Without ever having been in the Congo or Amazonia, Father Carey must be as well informed as he about the dizzying extremes reached by human cruelty and despair.

“For many years I was indifferent to religion,” he said, very slowly, as if talking to himself, “but I never stopped believing in God. In a general principle of life. Though it’s true, Father Carey, I often asked myself in horror how God could permit things like this to happen. What kind of God tolerates so many thousands of men, women, and children suffering such horrors? It’s difficult to understand, isn’t it? You must have seen so many things in the prisons; don’t you sometimes ask the same questions?”

Father Carey had opened his eyes and listened to him with his usual courteous expression, not affirming or denying.

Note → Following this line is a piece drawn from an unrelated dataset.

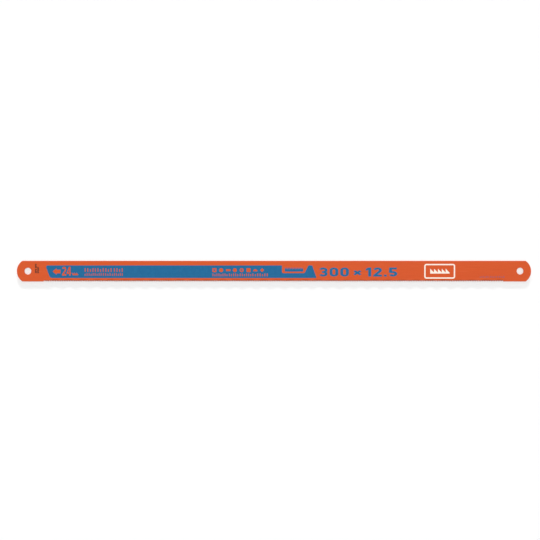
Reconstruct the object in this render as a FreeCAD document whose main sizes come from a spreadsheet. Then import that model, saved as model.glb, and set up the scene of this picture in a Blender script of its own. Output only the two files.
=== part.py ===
# Hand hacksaw blade: one strip of steel with a pin hole in each rounded end and a row of fine teeth set in a wave.
# The blade lies flat: X runs along it, the teeth point to -Y and cut towards -X, and Z is its thickness.
# The origin is midway between the pin holes and midway across the width, at the height of the lowest tooth point.
import FreeCAD
import Part
import math
import os
import Sketcher

# Driving sizes: name, value, and what it measures. Lengths are in millimetres and angles in degrees.
SIZES = [
    ("hole_spacing", 300.0, "centre to centre of the two pin holes"),
    ("hole_diameter", 4.2, "pin hole"),
    ("end_margin", 6.7, "pin hole's centre to the end of the blade"),
    ("end_rise", 3.3, "how far the rounded end stands past its corners"),
    ("blade_width", 12.5, "back edge to tooth points"),
    ("steel_thickness", 0.65, "the strip's thickness"),
    ("back_radius", 0.12, "rounding of the strip's back edge"),
    ("plain_length", 8.0, "least length without teeth beside each pin hole's centre"),
    ("teeth_per_inch", 24.0, "teeth in 25.4 mm"),
    ("tooth_land", 0.05, "flat left at each tooth point"),
    ("rake_angle", 3.0, "lean of the cutting face"),
    ("relief_angle", 38.0, "slope of a tooth's back"),
    ("gullet_radius", 0.25, "round at the bottom of each gullet"),
    ("teeth_per_wave", 8.0, "teeth in one full wave of the set"),
    ("set_offset", 0.17, "how far the wave pushes a tooth point sideways"),
    ("set_height", 1.5, "tooth points to the line where the bend starts"),
]

# Chords that stand for the round of each gullet, which keeps the mesh of so many teeth small.
GULLET_CHORDS = 4
# How far the gullet's cutting profile reaches past the tooth points.
CUT_MARGIN = 1.0

# Values worked out from the sizes, written as the document's own expressions.
PITCH = "(25.4 / Sizes.teeth_per_inch)"
WAVE = f"({PITCH} * Sizes.teeth_per_wave)"
WAVE_COUNT = f"floor((Sizes.hole_spacing - 2 * Sizes.plain_length) / {WAVE})"
ROW_LENGTH = f"({WAVE_COUNT} * {WAVE})"
ROW_START = f"(0 - {ROW_LENGTH} / 2)"
GULLET_COUNT = f"floor({ROW_LENGTH} / {PITCH} + 1.5)"
MID_HEIGHT = "(Sizes.set_offset + Sizes.steel_thickness / 2)"
STRAIGHT_LENGTH = "(Sizes.hole_spacing + 2 * Sizes.end_margin - 2 * Sizes.end_rise)"
END_RADIUS = "((pow(Sizes.blade_width / 2; 2) + pow(Sizes.end_rise; 2)) / (2 * Sizes.end_rise))"
WAVE_RADIUS = f"((pow({WAVE} / 4; 2) + pow(Sizes.set_offset; 2)) / (2 * Sizes.set_offset))"
POINT_LINE = "(0 - Sizes.blade_width / 2)"
SET_LINE = "(Sizes.set_height - Sizes.blade_width / 2)"

# Names for what a sketch constraint refers to: a point of an edge, the sketch's origin, and its axes.
START, END, CENTRE = 1, 2, 3
SKETCH_ORIGIN = (-1, 1)
SKETCH_X, SKETCH_Y = -1, -2


def make_sheet(doc):
    """The spreadsheet that holds the driving sizes."""
    sheet = doc.addObject("Spreadsheet::Sheet", "Sizes")
    for row, (name, value, meaning) in enumerate(SIZES, start=1):
        sheet.set(f"A{row}", name)
        sheet.set(f"B{row}", str(value))
        sheet.set(f"C{row}", meaning)
        sheet.setAlias(f"B{row}", name)
    doc.recompute()
    return sheet


def reader(sheet):
    """A function that gives the present value of one of the expressions above."""
    return lambda expression: float(sheet.evalExpression(expression))


def origin_part(body, role):
    """One of the body's own origin planes or axes."""
    return next(part for part in body.Origin.OriginFeatures if part.Role == role)


def add_sketch(body, name, plane, offsets):
    """A sketch on an origin plane, moved in its own axes by expressions such as {"z": MID_HEIGHT}."""
    sketch = body.newObject("Sketcher::SketchObject", name)
    sketch.AttachmentSupport = [(origin_part(body, plane), "")]
    sketch.MapMode = "FlatFace"
    for axis, expression in offsets.items():
        sketch.setExpression(f".AttachmentOffset.Base.{axis}", expression)
    return sketch


def drive(sketch, name, expression, kind, *refers_to, value):
    """Adds a size constraint to a sketch, at its present value, and binds it to the sheet."""
    index = sketch.addConstraint(Sketcher.Constraint(kind, *refers_to, value))
    sketch.renameConstraint(index, name)
    sketch.setExpression(f"Constraints.{name}", expression)


def relate(sketch, kind, *refers_to):
    """Adds a constraint that has no size."""
    sketch.addConstraint(Sketcher.Constraint(kind, *refers_to))


def close_loop(sketch, ends):
    """Joins each edge's last point to the next edge's first point. ends lists (edge, first point, last point)."""
    for index, (edge, _, last) in enumerate(ends):
        following, first, _ = ends[(index + 1) % len(ends)]
        relate(sketch, "Coincident", edge, last, following, first)


def vector(x, y):
    return FreeCAD.Vector(x, y, 0)


def chain(sketch, corners):
    """Draws straight edges through the corners, round to the first, and joins them."""
    for index, corner in enumerate(corners):
        sketch.addGeometry(Part.LineSegment(corner, corners[(index + 1) % len(corners)]))
    close_loop(sketch, [(index, START, END) for index in range(len(corners))])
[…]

“Those poor people whipped, mutilated, those children with their hands and feet chopped off, dying of hunger and disease,” Roger recited. “Those creatures squeezed to extinction and then murdered. Thousands, dozens, hundreds of thousands. By men who received a Christian education. I have seen them go to Mass, pray, take communion, before and after committing those crimes. Many days I thought I’d go mad, Father Carey. Perhaps, during those years in Africa, in Putumayo, I did. And everything that has happened to me since has been the work of someone who, though he didn’t realize it, was crazy.”

The chaplain didn’t say anything this time either. He listened with the same affable expression and patience for which Roger had always been grateful.

“Curiously, I believe it was in the Congo, when I had those periods of great demoralization and asked myself how God could permit so many crimes, that I began to be interested in religion again,” he continued. “Because the only beings who seemed to have maintained their sanity were some Baptist ministers and Catholic missionaries. Not all of them, of course. Many did not want to see what was happening past their own noses. But a few did what they could to stop the injustices. Real heroes.”

He fell silent. Recalling the Congo or Putumayo did him harm: it stirred up the mud in his spirit, brought back images that plunged him into anguish.

“Injustices, tortures, crimes,” murmured Father Carey. “Didn’t Christ suffer these in his own flesh? He can understand your state better than anyone, Roger. Of course the same thing happens to me at times. To all believers, I’m sure. It’s difficult to understand certain things, naturally. Our capacity for understanding is limited. We are fallible, imperfect. But I can tell you one thing. You’ve made many mistakes, like all human beings. But with regard to the Congo, to Amazonia, you cannot reproach yourself for anything. Your labor was generous and brave. You made many people open their eyes, you helped to correct great injustices.”